MacArthur is assembling a coalition of foundations committed to MDG #5, a substantial reduction in maternal mortality by 2015. Post-partum hemorrhage accounts for about 30% of the 515,000 maternal deaths each year; a third of those deaths occur in India and Nigeria. In those two countries we have funded an intervention that can cut maternal mortality by 80%. The central element is an anti-shock garment that stabilizes hemorrhaging women for up to 48 hours, time enough to get to a medical facility.
We were pleased to see non-proliferation and disarmament high on your list of priorities. It is high on ours as well. We agree with your warning that “the risk of proliferation of nuclear and other weapons hangs like a sword of Damocles over our heads.” That is why we are pleased to make a grant to enable the Office of Disarmament Affairs to preserve the high quality technical capacity of UNMOVIC scientists as it builds its capacity to support your leadership.

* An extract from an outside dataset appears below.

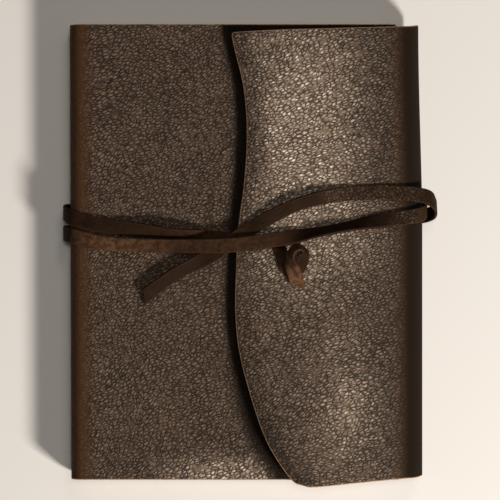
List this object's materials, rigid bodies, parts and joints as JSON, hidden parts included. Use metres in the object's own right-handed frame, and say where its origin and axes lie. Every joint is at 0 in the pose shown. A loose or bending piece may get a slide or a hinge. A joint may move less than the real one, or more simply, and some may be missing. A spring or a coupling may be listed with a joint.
{
  "type": "leather notebook cover",
  "caption": "Refillable notebook cover in soft pebbled leather with a wrap-over flap and a flat leather lace wound round it, holding a sewn page block.",
  "frame": {"origin": "middle of the whole footprint, on the surface that the notebook lies on", "axes": "+X from the spine to the fore-edge, +Y from the tail to the head of the book, +Z out of the front cover"},
  "size_m": [0.179, 0.22, 0.0307],
  "materials": {
    "cover_leather": "semi-gloss pebbled grain",
    "sleeve_leather": "matte smooth",
    "lace_leather": "matte",
    "page_paper": "matte uncoated",
    "board": "matte paper-covered",
    "lining_cloth": "matte open weave"
  },
  "bodies": {
    "back": {"back_cover_leather": "cover_leather", "spine_back_fold": "cover_leather", "fore_edge_back_fold": "cover_leather", "back_sleeve": "sleeve_leather", "refill_back_board": "board", "refill_spine_lining": "lining_cloth", "signature_1": "page_paper", "signature_2": "page_paper", "signature_3": "page_paper", "signature_4": "page_paper", "lace_under_back_upper": "lace_leather", "lace_under_back_lower": "lace_leather", "lace_first_turn": "lace_leather", "lace_second_turn": "lace_leather", "lace_last_turn": "lace_leather"},
    "pages": {"signature_5": "page_paper", "signature_6": "page_paper", "signature_7": "page_paper", "signature_8": "page_paper"},
    "spine": {"spine_leather": "cover_leather", "spine_front_fold": "cover_leather", "refill_spine_strip": "board"},
    "front": {"front_cover_leather": "cover_leather", "front_sleeve": "sleeve_leather", "refill_front_board": "board"},
    "fore_edge": {"fore_edge_leather": "cover_leather", "flap_fold": "cover_leather"},
    "flap": {"flap_leather": "cover_leather", "lace_knot": "lace_leather"}
  },
  "joints": [
    {"name": "fore_edge_open", "type": "hinge", "parent": "back", "child": "fore_edge", "pos_m": [0.07997, 0, 0.00394], "axis": [0, 1, 0], "range_deg": [0, 85], "deforming": ["fore_edge_back_fold", "lace_first_turn", "lace_second_turn", "lace_last_turn"]},
    {"name": "flap_open", "type": "hinge", "parent": "fore_edge", "child": "flap", "pos_m": [0.07997, 0, 0.02176], "axis": [0, 1, 0], "range_deg": [0, 85], "deforming": ["flap_fold", "flap_leather", "lace_knot"]},
    {"name": "spine_open", "type": "hinge", "parent": "back", "child": "spine", "pos_m": [-0.08377, 0, 0.00352], "axis": [0, -1, 0], "range_deg": [0, 90], "deforming": ["spine_back_fold"]},
    {"name": "cover_open", "type": "hinge", "parent": "spine", "child": "front", "pos_m": [-0.08377, 0, 0.01873], "axis": [0, -1, 0], "range_deg": [0, 90], "deforming": ["spine_front_fold"]},
    {"name": "pages_turn", "type": "hinge", "parent": "back", "child": "pages", "pos_m": [-0.08189, 0, 0.01112], "axis": [0, -1, 0], "range_deg": [0, 180], "deforming": ["refill_spine_lining"]}
  ],
  "couplings": [
    {"joint": "flap_open", "follows": "fore_edge_open", "ratio": 1},
    {"joint": "spine_open", "follows": "fore_edge_open", "ratio": 1.0588},
    {"joint": "cover_open", "follows": "fore_edge_open", "ratio": 1.0588},
    {"joint": "pages_turn", "follows": "fore_edge_open", "ratio": 2.1176}
  ]
}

We applaud your leadership on climate change and agree with your injunction that “If we care about our legacy for succeeding generations, this is the time for decisive global action.” Here we have made a significant commitment to assisting conservation scientists, practitioners and policy-makers learn adaptive measures to preserve the world’s biodiversity, but we would like your guidance on how we could be helpful to your effort.
Finally, MacArthur is a strong supporter of the Global Forum on Migration and Development. We are inspired by your leadership on issues of international migration and your call for a “rational, forward-looking conversation” on this topic.
We are open to hearing other ways in which we can be helpful to you and the U.N. With offices in India, Mexico, Nigeria, Russia and, soon, China, we are a global foundation sharing with you a sense that we live at a pivotal moment of opportunity and a sense of obligation that now is the time to act.